Destroyer escorts are smaller than full-size destroyers and used mainly for anti-aircraft and anti-submarine purposes. The U.S. Navy used these small, agile vessels to help defend unarmed Merchant Marine ships during the Second World War. They share the same design as destroyers but are not as fast. There were more than 450 of these vessels constructed after 1941. By the 1970s, destroyers became known as frigates.
Escort carriers provided substantial advantages over standard aircraft carriers because they were easier and less expensive to build. The Navy was thus able to deploy these vessels, often called “baby flattops” and “jeep carriers,” when larger carriers were unavailable. Escort carriers were mainly used during World War II to help protect Allied convoys from attacks by German U-boats.
Floating dry docks are essential for the flexibility of naval operations, giving U.S. Navy vessels the ability to dock along shores where a traditional dry dock is not an option and offering aid wherever it is needed. These crucial service crafts assist in hauling and docking ships, as well as conducting maintenance and repairs to vessels in isolated areas. The Navy began ramping up its fleet of floating dry docks in preparation for operations in the Pacific during World War II. These vessels continued to be a great asset during the Korean and Vietnam wars, and they are still used today.
Frigates were mainly built during and after the Second World War. Prior to the 1970s, they were referred to as destroyer escorts. While they were used primarily in an anti-submarine role, frigates were also used to defend convoys. These are substantially different from prior vessels that were also known as frigates.
These specialized vessels were constructed with equipment that could detect, neutralize and safely remove naval mines. Minesweepers not only save countless lives, they also help prevent damage to the U.S. Navy fleet and keep America’s sea trade up and running. Thanks to minesweepers and mine countermeasure vessels, crucial supply lanes remain open and vessels are able to operate freely. There are currently 11 mine countermeasure ships in service.

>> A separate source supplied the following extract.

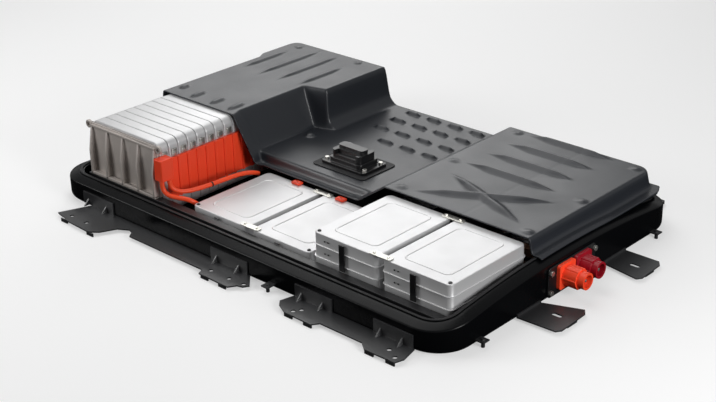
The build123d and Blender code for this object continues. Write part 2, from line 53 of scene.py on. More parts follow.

Among the most well-known naval vessels, submarines are also some of the most deadly in the U.S. Navy arsenal, able to provide tactical and strategic advantages during wartime. Submarine use dates back to World War I, and these craft, capable of sustained underwater operation, remain a naval fleet mainstay. There are four classes of Navy submarines: attack submarines, ballistic missile submarines, guided missile submarines, and deep submergence rescue vehicles. Submarines range in size from small vessels built for stealth to huge ships that can carry a crew of nearly 100 sailors.
Often referred to as the “workhorse” of the harbor, tugboats have always played an important role in U.S. Navy operations. These sturdy boats maneuver larger ships into and out of harbors, as well as tow other vessels and perform rescue missions on the open seas. The seamen who serve on these vessels are crucial to keeping harbors running smoothly and dedicated to providing aid whenever they are called upon.